(Exercise description)
Beginning with the line that contains "Break this object", extract each line through the end of the listing below, with no additions or omissions.

(Input rows)
+---+
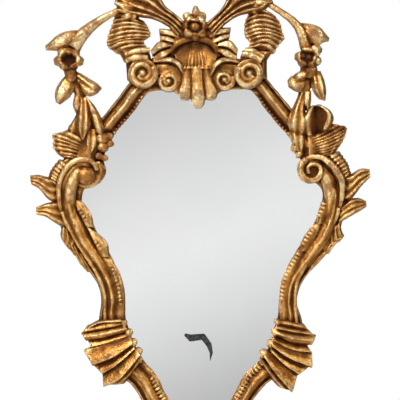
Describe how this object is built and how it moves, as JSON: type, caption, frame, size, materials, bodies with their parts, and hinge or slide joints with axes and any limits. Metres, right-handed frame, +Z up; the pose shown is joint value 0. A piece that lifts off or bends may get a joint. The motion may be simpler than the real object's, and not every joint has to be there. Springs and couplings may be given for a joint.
{
  "type": "wall mirror",
  "caption": "Wall mirror in a carved gilded frame with a scrolled shell crest, leaf sprays and flower garlands, hung by a strap let into its back.",
  "frame": {"origin": "centre of the wall face of the hanging strap, at the back of the crest", "axes": "+X to the viewer's right across the frame, +Y into the wall, +Z up"},
  "size_m": [0.5105, 0.0474, 0.7217],
  "materials": {
    "gilt_wood": "aged gold leaf over red-brown bole on carved wood",
    "mirror_glass": "silvered glass with a small loss in the silvering",
    "back_board": "old pine, unfinished",
    "iron": "dark wrought iron"
  },
  "bodies": {
    "root": {"carved_frame": "gilt_wood", "mirror_plate": "mirror_glass", "back_board": "back_board", "hanger_strap": "iron", "hanger_screw_1": "iron", "hanger_screw_2": "iron"}
  },
  "joints": []
}
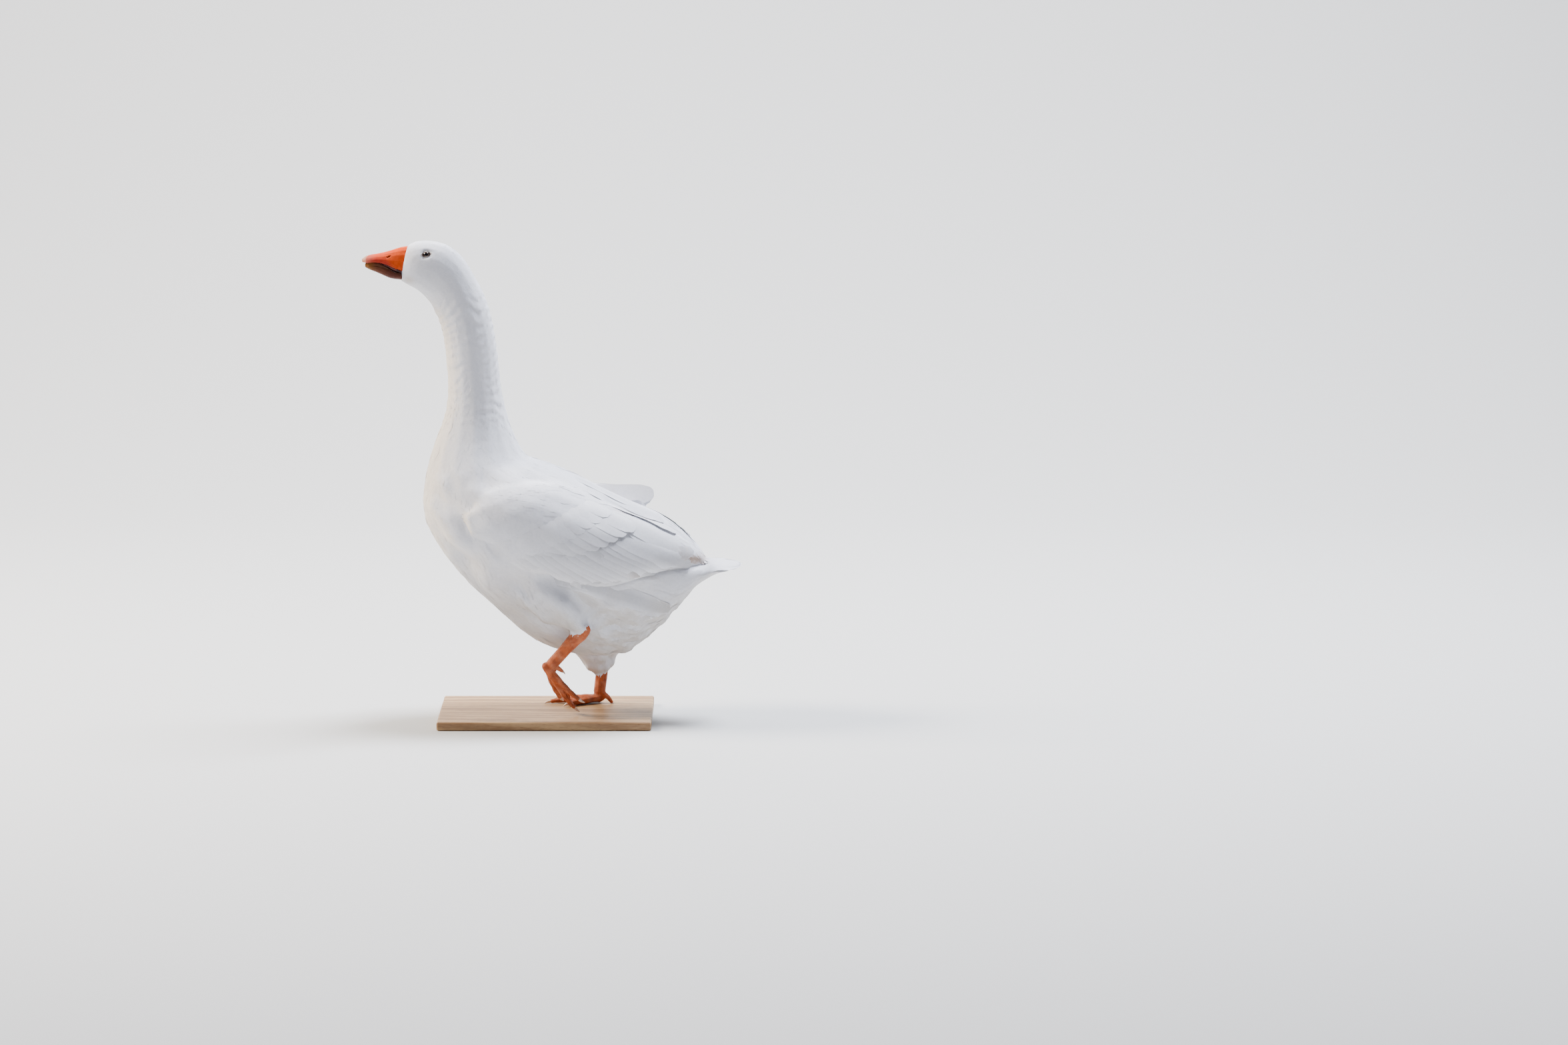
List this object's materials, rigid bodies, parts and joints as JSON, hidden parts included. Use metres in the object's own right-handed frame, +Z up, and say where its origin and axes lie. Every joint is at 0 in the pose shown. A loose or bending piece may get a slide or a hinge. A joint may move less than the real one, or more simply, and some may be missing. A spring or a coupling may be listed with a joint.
{
  "type": "domestic goose",
  "caption": "White domestic goose walking with one foot lifted, neck raised and wings folded, as a still figure on a flat base.",
  "frame": {"origin": "middle of the bounding box in plan, at the underside of the base", "axes": "+Z up, the goose walks and looks along -X, its left side is towards -Y"},
  "size_m": [0.6016, 0.237, 0.7686],
  "materials": {
    "plumage": "soft white feathers",
    "leg_skin": "orange scaled skin",
    "bill_horn": "smooth orange skin over horn",
    "claw_horn": "pale horn",
    "tongue_skin": "moist pink skin",
    "eye": "wet dark eye",
    "base_wood": "oiled wood"
  },
  "bodies": {
    "root": {"head": "plumage", "neck": "plumage", "trunk": "plumage", "tail": "plumage", "wing_left": "plumage", "wing_right": "plumage", "thigh_left": "plumage", "thigh_right": "plumage", "shank_left": "leg_skin", "shank_right": "leg_skin", "foot_left": "leg_skin", "foot_right": "leg_skin", "claw_inner_left": "claw_horn", "claw_middle_left": "claw_horn", "claw_outer_left": "claw_horn", "claw_hind_left": "claw_horn", "claw_inner_right": "claw_horn", "claw_middle_right": "claw_horn", "claw_outer_right": "claw_horn", "claw_hind_right": "claw_horn", "bill_upper": "bill_horn", "bill_lower": "bill_horn", "tongue": "tongue_skin", "eye_left": "eye", "eye_right": "eye", "stand_base": "base_wood"}
  },
  "joints": []
}
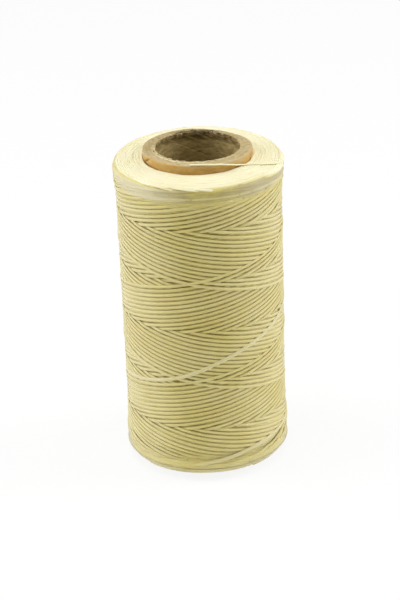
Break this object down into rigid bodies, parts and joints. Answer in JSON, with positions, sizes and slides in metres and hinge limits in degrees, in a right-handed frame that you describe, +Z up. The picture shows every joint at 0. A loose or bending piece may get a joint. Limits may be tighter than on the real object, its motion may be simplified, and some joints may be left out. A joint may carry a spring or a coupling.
{
  "type": "waxed thread spool",
  "caption": "Cylindrical spool of cross-wound waxed sewing thread on a multi-ply paper tube with an open bore, its loose end lying on the tube's rim.",
  "frame": {"origin": "centre of the tube's lower end face, which is the face the spool stands on", "axes": "+Z up the tube's axis; -Y is the front, where the loose end lies on the rim"},
  "size_m": [0.0566, 0.055, 0.1107],
  "materials": {
    "liner_paper": "matte",
    "core_board": "matte",
    "kraft_paper": "matte",
    "waxed_thread": "satin"
  },
  "bodies": {
    "root": {"core_inner_liner": "liner_paper", "core_ply_1": "core_board", "core_ply_2": "core_board", "core_ply_3": "core_board", "core_ply_4": "core_board", "core_ply_5": "core_board", "core_kraft_wrap": "kraft_paper", "thread_pack": "waxed_thread", "thread_outer_turns": "waxed_thread", "thread_tail": "waxed_thread"}
  },
  "joints": []
}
+---+
(Full solution)
Break this object down into rigid bodies, parts and joints. Answer in JSON, with positions, sizes and slides in metres and hinge limits in degrees, in a right-handed frame that you describe, +Z up. The picture shows every joint at 0. A loose or bending piece may get a joint. Limits may be tighter than on the real object, its motion may be simplified, and some joints may be left out. A joint may carry a spring or a coupling.
{
  "type": "waxed thread spool",
  "caption": "Cylindrical spool of cross-wound waxed sewing thread on a multi-ply paper tube with an open bore, its loose end lying on the tube's rim.",
  "frame": {"origin": "centre of the tube's lower end face, which is the face the spool stands on", "axes": "+Z up the tube's axis; -Y is the front, where the loose end lies on the rim"},
  "size_m": [0.0566, 0.055, 0.1107],
  "materials": {
    "liner_paper": "matte",
    "core_board": "matte",
    "kraft_paper": "matte",
    "waxed_thread": "satin"
  },
  "bodies": {
    "root": {"core_inner_liner": "liner_paper", "core_ply_1": "core_board", "core_ply_2": "core_board", "core_ply_3": "core_board", "core_ply_4": "core_board", "core_ply_5": "core_board", "core_kraft_wrap": "kraft_paper", "thread_pack": "waxed_thread", "thread_outer_turns": "waxed_thread", "thread_tail": "waxed_thread"}
  },
  "joints": []
}